The Dutch Invest $24 in Manhattan Real Estate
So, let’s see. The English set up Jamestown in 1607. Quebec was founded by France the next year. And, in 1609, Henry Hudson, sailing in the Dutch service, reached the site of present-day Albany. Like everybody and his brother, he was looking for the Northwest Passage. And like everyone who looked for it, he failed. However, his search did give the Netherlands a claim to the richest fur-bearing region of North America south of the St. Lawrence.
This did not bring a rush of colonization. A handful of Dutch sea captains traded for furs with the Indians—often bartering hard liquor—but a colonial movement did not get underway until the Dutch West India Company was founded in 1621. Although it strikes us today as culturally and geographically bizarre, Holland was once controlled by Spain. It was one of that nation’s seven Northern Provinces until 1581, when it declared independence. Unfortunately, Spain did not recognize this claim, and the Dutch West India Company was founded by the young Dutch Republic as part of a long, ongoing struggle to remain free.. The company was authorized to commission privateers to disrupt Spain’s trade with its American colonies and, a little later, to undertake colonization efforts in Brazil, Dutch Guiana (now Surinam), the Antilles, and in the North American region staked out by Henry Hudson, which, in 1623, was christened New Netherland. The following year, the company established a trading post at Fort Orange (present-day Albany), and in 1626 dispatched Peter Minuit (ca. 1580-1638) to serve as the colony’s first director-general.
The conquistadors of Spain, when they came to the Americas, simply took the Indians’ land. But most of the other European colonizers made attempts to buy the land. It seemed more legal that way. Minuit’s first step, then, was to legitimate Dutch claims to New Netherland by purchasing Manhattan Island from the Manhattan Indians, a band of the Delaware tribe, for trade goods valued in 1624 at 60 guilders. Now, that figure was computed by a 19th-century historian as being the equivalent of $24, but, with a hundred and more years’ worth of inflation, that computation hardly stands as an eternal truth. Still, it is interesting to contemplate the fact that, today, all $24 will buy you is a slot in a Manhattan parking garage near Radio City Music Hall for about 12 hours, and generations of self-satisfied readers of history have chuckled over what has been called the greatest real estate bargain in history. Few have stopped to think, however, that the joke was not on the Indians. After all, they never claimed to own Manhattan Island. The concept of land ownership was foreign to most Native American cultures. For them, land was part of the natural world, and you could no more own the land you walked on than you could own, say, the air you breathed. If Minuit wanted to part with a load of trade goods just because an island was named after them, the Manhattan Indians were not about explain to him the error of his ways. In any case, Minuit built a fort at the tip of the island and called it New Amsterdam.
A Tale of Two Governors
The Dutch established a profitable trade with the Indians of New Netherland during the 1620s and 1630s—a period (as we shall see in the next chapter) during which New England settlers were locked in bloody war with their Native American neighbors. It wasn’t that the Dutch were kinder and gentler than the English, but that, at first, they were interested in trading rather than settling down on farms. Once the local supply of beavers (whose pelts were the principal trade commodity) became depleted due to overhunting, the Dutch also started to stake out farms, thereby displacing the Indians.

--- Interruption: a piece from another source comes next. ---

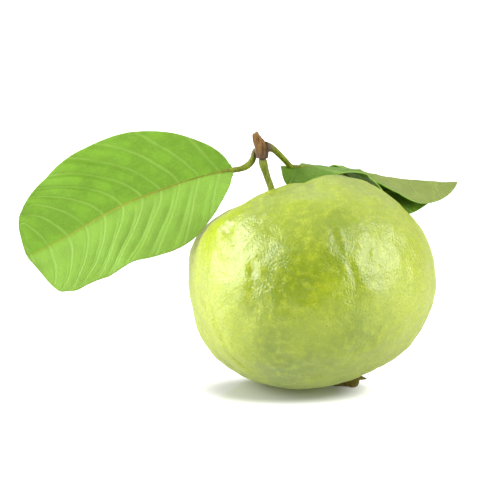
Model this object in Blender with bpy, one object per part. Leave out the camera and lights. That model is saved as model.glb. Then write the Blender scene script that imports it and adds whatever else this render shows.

By 1638, when Willem Kieft (1597-1647) arrived in New Netherland as the colony’s fifth governor, two intimately related truths were operative: Violence between the Dutch and Indians was frequent, and aggressive territorial expansion had become a prime Dutch objective. Kieft was appalled by the condition of New Amsterdam. Its defenses were practically nonexistent, and its capacious harbor boasted only one seaworthy vessel. Assuming dictatorial powers, he made sweeping reforms in civil and military administration. Among these was a heavy tax imposed on the local Indians in return for defending them against “hostiles”—mainly the Mohawks. In truth, the Mohawks had become important trading partners with the Dutch and were now allies—henchmen, really—whom Kieft deliberately used to terrorize other tribes. The “defense” tax was actually protection money, and Kieft was behaving no better than a gangster.
When the Raritan Indians, living near New Amsterdam, refused to pay the protection money in 1641 and attacked an outlying Dutch colony, Kieft declared brutal war on them. Two years later, he put the squeeze on the Wappinger Indians, who lived along the Hudson River above Manhattan. To convince them of the wisdom of paying tribute, he unleashed the Mohawks on them. The Wappingers fled down to Pavonia (present-day Jersey City, New Jersey), just across the Hudson from Manhattan. Failing to understand the situation, they appealed to Kieft for aid. In response, he dispatched the Mohawks to Pavonia, then sent Dutch troops in to finish off the refugees. During the night of February 25-26, 1643, Dutch soldiers killed men, women, and children in what was later called the “Slaughter of the Innocents.” The heads of 80 Indians were brought back to New Amsterdam, where soldiers and citizens used them as footballs. Thirty prisoners were publicly tortured to death.